I believe that normativity emerges not from absorbing social information that comes from external events (watching movies, attending to teachers’ explanations) but from children’s real immersion in first person, real world, conflictive situations. When a child is fighting against another for the possession of a toy, there are cries and sometimes there even is physical violence. These encounters end up in different ways; sometimes children work out a rule for sharing the scarce resource, sometimes they just fight, and sometimes an adult intervenes and adjudicates in the conflict. The child’s reactions during these events is not dictated by cold reasoning but by deeper impulses. It is in these situations where we should look for the emergence of our basic normative categories, such as reciprocity (both social and logical, or “reversibility”), ownership (or the relationship between substance and its “properties”), quantity (used to implement equity and equality), etc.
But, again, my biologist friend does not feel that the distinction between the impulsive, intense, hot reactions we experience when involved in real conflicts and the kind of third person reasoning that is triggered by movies and artificial stimuli is an important one.
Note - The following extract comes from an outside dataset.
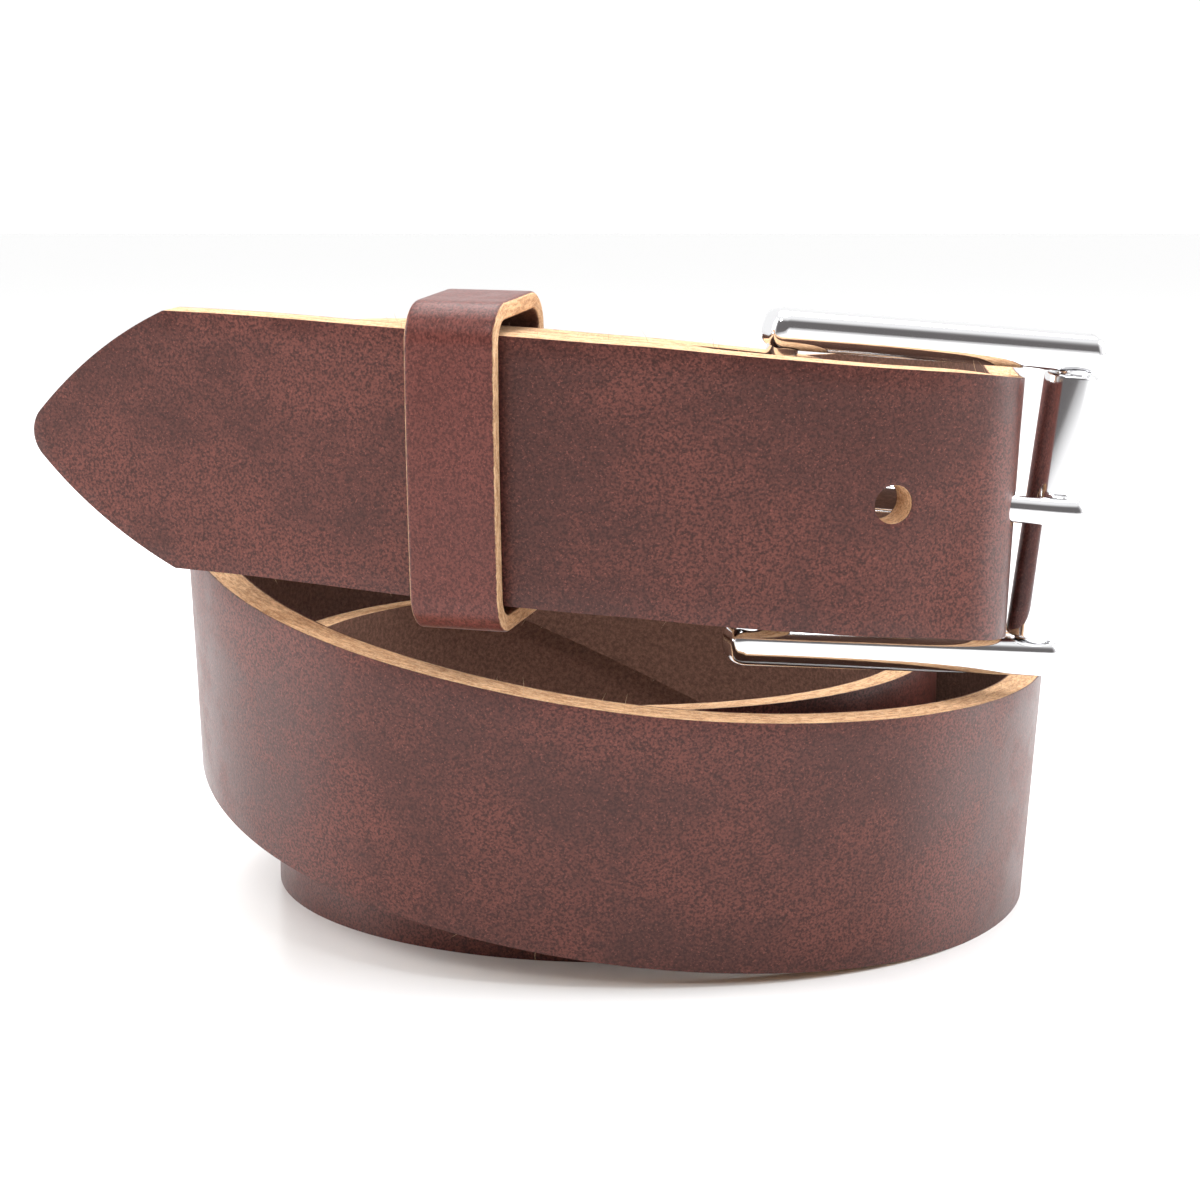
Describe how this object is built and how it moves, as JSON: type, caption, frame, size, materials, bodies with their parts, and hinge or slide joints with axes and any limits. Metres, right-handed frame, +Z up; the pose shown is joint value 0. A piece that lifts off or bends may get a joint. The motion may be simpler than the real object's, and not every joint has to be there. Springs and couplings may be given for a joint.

In both cases, she argues, it’s the same cognitive system that is at work. What we think about third person characters is probably similar to how we reason about ourselves (thanks to our capacity for empathy, our mirror-neurons, etc.)
I don’t know who’s right and who’s wrong here.
Dehaene, S. (2011). The Number Sense: How the Mind Creates Mathematics, Revised and Updated Edition. The number sense How the mind creates mathematics rev and updated ed (p. 352). Oxford University Press, USA. Retrieved from http://www.amazon.com/dp/0199753873
Izard, V., Sann, C., Spelke, E. S., & Streri, A. (2009). Newborn infants perceive abstract numbers. Proceedings of the National Academy of Science, 106(25), 10382–10385.
Saxe, G. B. (1991). Culture and Cognitive Development: Studies in Mathematical Understanding. Hillsdale: Lawrence Erlbaum Associates.
Spelke, E. S. (2011). Quinian bootstrapping or Fodorian combination? Core and constructed knowledge of number. Behavioral and Brain Sciences, 34(3), 149–150.